▼

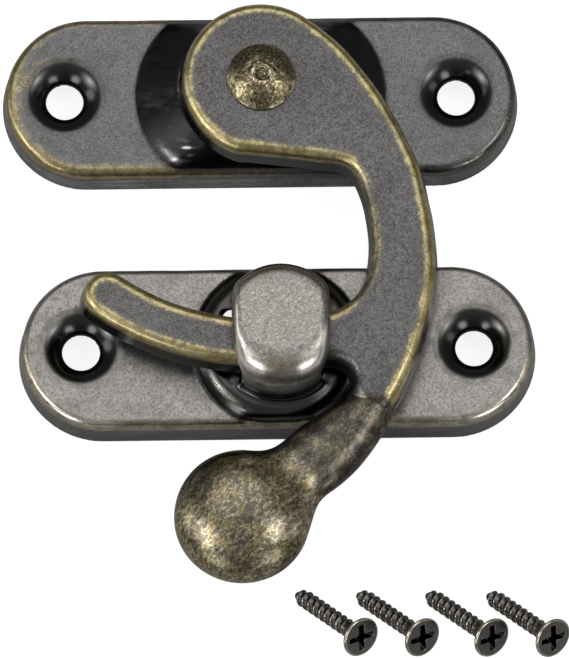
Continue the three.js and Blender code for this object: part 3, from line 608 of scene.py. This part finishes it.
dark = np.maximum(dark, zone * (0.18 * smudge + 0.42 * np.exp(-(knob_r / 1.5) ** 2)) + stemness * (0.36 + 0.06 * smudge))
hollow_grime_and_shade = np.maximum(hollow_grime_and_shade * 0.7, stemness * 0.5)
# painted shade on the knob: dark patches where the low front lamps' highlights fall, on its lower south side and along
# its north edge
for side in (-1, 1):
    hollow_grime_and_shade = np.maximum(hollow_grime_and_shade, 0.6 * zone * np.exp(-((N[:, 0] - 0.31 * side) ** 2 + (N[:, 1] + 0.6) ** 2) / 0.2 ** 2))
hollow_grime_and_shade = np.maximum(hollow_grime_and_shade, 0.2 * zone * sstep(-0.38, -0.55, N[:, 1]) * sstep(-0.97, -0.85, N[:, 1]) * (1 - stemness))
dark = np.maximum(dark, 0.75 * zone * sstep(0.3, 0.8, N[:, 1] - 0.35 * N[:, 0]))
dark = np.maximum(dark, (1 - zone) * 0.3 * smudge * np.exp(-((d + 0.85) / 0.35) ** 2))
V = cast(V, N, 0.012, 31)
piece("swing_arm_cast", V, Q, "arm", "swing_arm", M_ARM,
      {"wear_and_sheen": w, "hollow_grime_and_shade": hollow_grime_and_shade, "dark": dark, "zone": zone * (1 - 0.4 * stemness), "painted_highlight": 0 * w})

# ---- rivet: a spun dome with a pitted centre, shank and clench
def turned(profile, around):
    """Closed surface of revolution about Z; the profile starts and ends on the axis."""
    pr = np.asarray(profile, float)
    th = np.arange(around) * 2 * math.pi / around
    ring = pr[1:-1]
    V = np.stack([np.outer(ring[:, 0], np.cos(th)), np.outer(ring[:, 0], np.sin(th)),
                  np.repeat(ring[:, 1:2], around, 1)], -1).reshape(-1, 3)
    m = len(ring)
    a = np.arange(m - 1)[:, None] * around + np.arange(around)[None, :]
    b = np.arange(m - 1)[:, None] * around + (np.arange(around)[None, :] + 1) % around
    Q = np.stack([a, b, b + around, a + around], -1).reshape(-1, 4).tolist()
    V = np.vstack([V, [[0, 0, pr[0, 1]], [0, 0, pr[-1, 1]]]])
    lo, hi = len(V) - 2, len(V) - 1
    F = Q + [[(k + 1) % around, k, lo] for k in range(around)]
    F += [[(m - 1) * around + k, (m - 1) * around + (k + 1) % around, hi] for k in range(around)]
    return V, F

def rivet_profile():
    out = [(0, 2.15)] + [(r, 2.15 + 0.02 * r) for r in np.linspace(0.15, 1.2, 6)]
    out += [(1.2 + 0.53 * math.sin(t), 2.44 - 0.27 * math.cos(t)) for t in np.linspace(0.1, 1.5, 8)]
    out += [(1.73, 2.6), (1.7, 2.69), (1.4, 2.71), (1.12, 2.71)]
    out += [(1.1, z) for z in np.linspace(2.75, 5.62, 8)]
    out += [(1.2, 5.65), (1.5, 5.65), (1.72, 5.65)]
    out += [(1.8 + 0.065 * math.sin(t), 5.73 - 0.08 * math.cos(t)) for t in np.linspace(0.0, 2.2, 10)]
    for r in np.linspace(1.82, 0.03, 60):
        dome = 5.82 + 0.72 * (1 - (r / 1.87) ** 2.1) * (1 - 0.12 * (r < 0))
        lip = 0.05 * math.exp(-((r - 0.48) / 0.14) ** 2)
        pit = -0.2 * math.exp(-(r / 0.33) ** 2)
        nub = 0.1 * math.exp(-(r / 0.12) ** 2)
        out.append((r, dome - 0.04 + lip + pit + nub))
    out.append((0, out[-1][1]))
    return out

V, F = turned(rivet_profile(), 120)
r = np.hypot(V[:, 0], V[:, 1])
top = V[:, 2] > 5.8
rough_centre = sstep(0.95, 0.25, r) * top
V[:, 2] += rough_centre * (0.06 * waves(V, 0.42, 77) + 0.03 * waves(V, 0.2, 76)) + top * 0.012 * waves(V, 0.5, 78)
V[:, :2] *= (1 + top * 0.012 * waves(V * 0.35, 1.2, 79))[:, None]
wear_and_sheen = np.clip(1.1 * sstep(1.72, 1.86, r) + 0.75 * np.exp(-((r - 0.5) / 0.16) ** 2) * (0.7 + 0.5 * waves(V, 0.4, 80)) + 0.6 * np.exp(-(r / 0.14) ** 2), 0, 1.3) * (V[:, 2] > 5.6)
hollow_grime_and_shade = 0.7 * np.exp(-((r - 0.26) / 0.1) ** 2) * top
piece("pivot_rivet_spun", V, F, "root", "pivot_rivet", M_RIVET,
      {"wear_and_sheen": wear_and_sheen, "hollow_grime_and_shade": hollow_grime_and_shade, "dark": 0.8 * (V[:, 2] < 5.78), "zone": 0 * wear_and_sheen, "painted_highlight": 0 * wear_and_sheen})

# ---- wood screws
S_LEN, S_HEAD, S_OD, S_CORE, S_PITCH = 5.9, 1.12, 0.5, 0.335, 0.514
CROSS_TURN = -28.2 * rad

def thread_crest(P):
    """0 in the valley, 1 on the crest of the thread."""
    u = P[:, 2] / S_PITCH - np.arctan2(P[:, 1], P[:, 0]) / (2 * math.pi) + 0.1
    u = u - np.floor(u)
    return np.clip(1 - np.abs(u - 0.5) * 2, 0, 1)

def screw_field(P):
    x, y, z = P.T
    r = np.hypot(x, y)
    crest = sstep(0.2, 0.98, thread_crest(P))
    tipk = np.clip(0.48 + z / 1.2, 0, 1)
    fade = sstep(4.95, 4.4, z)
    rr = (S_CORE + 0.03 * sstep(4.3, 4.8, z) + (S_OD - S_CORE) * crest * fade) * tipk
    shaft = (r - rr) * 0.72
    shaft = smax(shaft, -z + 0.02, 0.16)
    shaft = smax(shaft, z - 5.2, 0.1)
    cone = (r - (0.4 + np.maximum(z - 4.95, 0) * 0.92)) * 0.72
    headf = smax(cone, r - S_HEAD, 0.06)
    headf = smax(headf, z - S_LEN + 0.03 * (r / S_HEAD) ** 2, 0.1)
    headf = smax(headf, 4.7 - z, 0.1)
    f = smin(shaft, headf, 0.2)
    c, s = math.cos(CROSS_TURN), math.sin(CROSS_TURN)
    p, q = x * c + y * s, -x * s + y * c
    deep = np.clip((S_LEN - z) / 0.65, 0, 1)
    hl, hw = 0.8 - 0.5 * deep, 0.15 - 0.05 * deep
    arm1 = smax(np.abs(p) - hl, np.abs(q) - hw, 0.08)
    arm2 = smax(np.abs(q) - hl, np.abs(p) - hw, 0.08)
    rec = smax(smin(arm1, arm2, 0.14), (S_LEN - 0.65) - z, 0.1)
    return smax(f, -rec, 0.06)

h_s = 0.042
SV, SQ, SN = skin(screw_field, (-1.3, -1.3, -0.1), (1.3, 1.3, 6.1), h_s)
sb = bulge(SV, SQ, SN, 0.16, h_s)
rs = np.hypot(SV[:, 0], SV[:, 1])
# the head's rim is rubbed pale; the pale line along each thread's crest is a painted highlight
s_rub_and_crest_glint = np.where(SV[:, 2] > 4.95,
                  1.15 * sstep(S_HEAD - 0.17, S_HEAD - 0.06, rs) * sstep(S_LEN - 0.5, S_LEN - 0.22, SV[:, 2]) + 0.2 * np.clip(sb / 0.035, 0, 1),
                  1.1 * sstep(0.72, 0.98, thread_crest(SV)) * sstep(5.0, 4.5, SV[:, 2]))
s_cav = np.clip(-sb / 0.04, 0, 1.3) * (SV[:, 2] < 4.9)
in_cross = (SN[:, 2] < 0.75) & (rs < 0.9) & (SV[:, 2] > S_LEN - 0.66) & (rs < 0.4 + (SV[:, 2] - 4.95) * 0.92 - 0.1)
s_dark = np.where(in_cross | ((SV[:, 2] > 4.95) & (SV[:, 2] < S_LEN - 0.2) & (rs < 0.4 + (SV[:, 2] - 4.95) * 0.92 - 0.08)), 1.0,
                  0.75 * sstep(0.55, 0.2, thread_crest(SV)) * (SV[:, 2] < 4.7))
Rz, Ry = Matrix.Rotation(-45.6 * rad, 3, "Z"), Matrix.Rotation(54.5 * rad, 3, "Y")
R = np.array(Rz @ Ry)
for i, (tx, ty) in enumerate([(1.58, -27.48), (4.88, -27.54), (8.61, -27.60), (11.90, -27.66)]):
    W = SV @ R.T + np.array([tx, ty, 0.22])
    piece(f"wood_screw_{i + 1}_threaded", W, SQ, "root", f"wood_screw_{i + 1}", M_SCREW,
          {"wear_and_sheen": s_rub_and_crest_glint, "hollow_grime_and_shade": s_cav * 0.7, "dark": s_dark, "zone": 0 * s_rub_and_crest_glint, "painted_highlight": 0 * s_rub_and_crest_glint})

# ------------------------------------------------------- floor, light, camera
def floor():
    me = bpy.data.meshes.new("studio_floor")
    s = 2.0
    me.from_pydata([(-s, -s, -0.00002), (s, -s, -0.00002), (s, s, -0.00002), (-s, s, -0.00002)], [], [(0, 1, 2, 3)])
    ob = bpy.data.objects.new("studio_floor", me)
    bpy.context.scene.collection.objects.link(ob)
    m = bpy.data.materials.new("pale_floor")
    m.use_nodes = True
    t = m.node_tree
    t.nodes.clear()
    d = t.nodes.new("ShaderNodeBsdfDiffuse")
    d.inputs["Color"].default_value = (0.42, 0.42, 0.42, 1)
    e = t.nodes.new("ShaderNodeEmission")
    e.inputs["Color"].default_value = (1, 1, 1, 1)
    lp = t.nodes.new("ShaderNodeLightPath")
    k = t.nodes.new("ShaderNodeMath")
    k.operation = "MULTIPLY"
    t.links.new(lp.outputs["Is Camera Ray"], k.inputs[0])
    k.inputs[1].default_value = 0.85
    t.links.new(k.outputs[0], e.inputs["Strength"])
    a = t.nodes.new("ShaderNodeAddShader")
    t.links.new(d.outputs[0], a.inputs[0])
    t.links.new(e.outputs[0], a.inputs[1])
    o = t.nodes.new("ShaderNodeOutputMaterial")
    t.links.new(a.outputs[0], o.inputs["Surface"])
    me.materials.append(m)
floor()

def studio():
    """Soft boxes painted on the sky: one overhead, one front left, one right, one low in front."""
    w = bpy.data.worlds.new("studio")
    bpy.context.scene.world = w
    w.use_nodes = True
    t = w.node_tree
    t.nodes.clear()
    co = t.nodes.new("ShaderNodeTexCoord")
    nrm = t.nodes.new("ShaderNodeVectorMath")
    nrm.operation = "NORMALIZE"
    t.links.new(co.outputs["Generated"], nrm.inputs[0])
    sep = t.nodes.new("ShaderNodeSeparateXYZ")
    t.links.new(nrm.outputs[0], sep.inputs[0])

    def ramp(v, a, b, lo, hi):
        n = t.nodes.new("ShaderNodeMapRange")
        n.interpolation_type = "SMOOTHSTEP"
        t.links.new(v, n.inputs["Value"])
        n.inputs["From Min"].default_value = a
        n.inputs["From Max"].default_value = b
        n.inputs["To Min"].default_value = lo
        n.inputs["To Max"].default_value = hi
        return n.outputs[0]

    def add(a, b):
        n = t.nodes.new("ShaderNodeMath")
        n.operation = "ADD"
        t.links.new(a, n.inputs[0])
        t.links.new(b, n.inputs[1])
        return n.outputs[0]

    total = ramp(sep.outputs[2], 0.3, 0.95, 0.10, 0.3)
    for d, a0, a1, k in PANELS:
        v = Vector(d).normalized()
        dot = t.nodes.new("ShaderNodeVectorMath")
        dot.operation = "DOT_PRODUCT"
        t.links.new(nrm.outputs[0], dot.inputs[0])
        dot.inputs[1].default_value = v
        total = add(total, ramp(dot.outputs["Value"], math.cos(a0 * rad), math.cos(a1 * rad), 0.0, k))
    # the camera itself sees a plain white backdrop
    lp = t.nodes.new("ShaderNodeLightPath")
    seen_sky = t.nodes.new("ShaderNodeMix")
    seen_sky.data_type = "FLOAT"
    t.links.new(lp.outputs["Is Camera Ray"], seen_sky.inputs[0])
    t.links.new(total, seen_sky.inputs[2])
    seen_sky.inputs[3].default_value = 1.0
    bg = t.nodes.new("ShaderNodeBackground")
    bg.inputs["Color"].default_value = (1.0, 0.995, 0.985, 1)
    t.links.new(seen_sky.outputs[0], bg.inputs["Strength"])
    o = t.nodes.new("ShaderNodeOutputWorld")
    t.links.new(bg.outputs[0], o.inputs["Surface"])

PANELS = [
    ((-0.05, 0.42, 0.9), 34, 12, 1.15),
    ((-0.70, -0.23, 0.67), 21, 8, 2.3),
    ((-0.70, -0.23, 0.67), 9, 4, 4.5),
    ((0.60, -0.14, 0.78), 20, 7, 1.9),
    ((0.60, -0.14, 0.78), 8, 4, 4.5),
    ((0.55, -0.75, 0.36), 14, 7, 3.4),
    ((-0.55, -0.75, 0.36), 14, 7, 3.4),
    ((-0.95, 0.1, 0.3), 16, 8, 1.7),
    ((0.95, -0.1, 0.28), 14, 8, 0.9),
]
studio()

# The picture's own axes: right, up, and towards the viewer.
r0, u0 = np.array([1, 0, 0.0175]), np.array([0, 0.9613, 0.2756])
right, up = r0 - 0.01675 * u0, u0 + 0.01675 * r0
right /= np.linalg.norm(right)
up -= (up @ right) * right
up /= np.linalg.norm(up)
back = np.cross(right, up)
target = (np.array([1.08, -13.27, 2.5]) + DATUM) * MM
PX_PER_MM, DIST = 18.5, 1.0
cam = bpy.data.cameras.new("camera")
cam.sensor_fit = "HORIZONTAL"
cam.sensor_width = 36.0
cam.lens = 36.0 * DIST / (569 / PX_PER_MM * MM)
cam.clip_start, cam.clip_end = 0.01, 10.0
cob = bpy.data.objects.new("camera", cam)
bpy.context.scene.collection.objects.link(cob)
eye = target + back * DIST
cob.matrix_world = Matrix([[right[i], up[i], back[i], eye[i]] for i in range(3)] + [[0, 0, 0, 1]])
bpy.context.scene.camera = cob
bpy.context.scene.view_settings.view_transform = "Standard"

▲

### Work instructions
Copy exactly the lines that run from the first line of the data to the line containing "return V, F", please, with both ends included and nothing else.

### In response
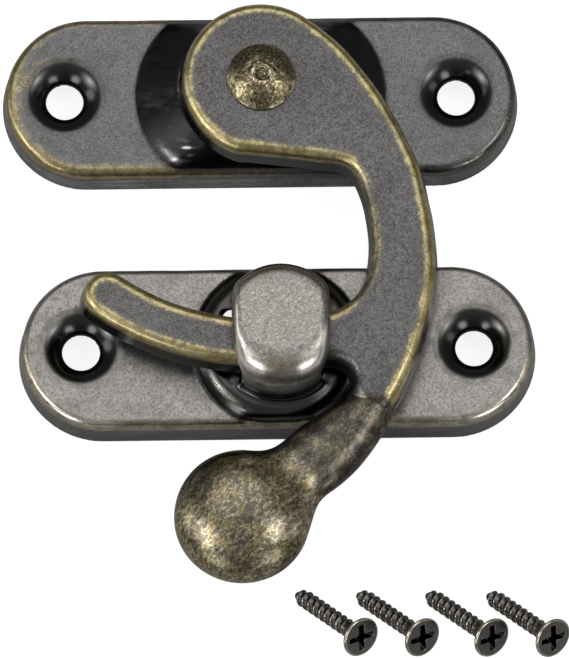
Continue the three.js and Blender code for this object: part 3, from line 608 of scene.py. This part finishes it.
dark = np.maximum(dark, zone * (0.18 * smudge + 0.42 * np.exp(-(knob_r / 1.5) ** 2)) + stemness * (0.36 + 0.06 * smudge))
hollow_grime_and_shade = np.maximum(hollow_grime_and_shade * 0.7, stemness * 0.5)
# painted shade on the knob: dark patches where the low front lamps' highlights fall, on its lower south side and along
# its north edge
for side in (-1, 1):
    hollow_grime_and_shade = np.maximum(hollow_grime_and_shade, 0.6 * zone * np.exp(-((N[:, 0] - 0.31 * side) ** 2 + (N[:, 1] + 0.6) ** 2) / 0.2 ** 2))
hollow_grime_and_shade = np.maximum(hollow_grime_and_shade, 0.2 * zone * sstep(-0.38, -0.55, N[:, 1]) * sstep(-0.97, -0.85, N[:, 1]) * (1 - stemness))
dark = np.maximum(dark, 0.75 * zone * sstep(0.3, 0.8, N[:, 1] - 0.35 * N[:, 0]))
dark = np.maximum(dark, (1 - zone) * 0.3 * smudge * np.exp(-((d + 0.85) / 0.35) ** 2))
V = cast(V, N, 0.012, 31)
piece("swing_arm_cast", V, Q, "arm", "swing_arm", M_ARM,
      {"wear_and_sheen": w, "hollow_grime_and_shade": hollow_grime_and_shade, "dark": dark, "zone": zone * (1 - 0.4 * stemness), "painted_highlight": 0 * w})

# ---- rivet: a spun dome with a pitted centre, shank and clench
def turned(profile, around):
    """Closed surface of revolution about Z; the profile starts and ends on the axis."""
    pr = np.asarray(profile, float)
    th = np.arange(around) * 2 * math.pi / around
    ring = pr[1:-1]
    V = np.stack([np.outer(ring[:, 0], np.cos(th)), np.outer(ring[:, 0], np.sin(th)),
                  np.repeat(ring[:, 1:2], around, 1)], -1).reshape(-1, 3)
    m = len(ring)
    a = np.arange(m - 1)[:, None] * around + np.arange(around)[None, :]
    b = np.arange(m - 1)[:, None] * around + (np.arange(around)[None, :] + 1) % around
    Q = np.stack([a, b, b + around, a + around], -1).reshape(-1, 4).tolist()
    V = np.vstack([V, [[0, 0, pr[0, 1]], [0, 0, pr[-1, 1]]]])
    lo, hi = len(V) - 2, len(V) - 1
    F = Q + [[(k + 1) % around, k, lo] for k in range(around)]
    F += [[(m - 1) * around + k, (m - 1) * around + (k + 1) % around, hi] for k in range(around)]
    return V, F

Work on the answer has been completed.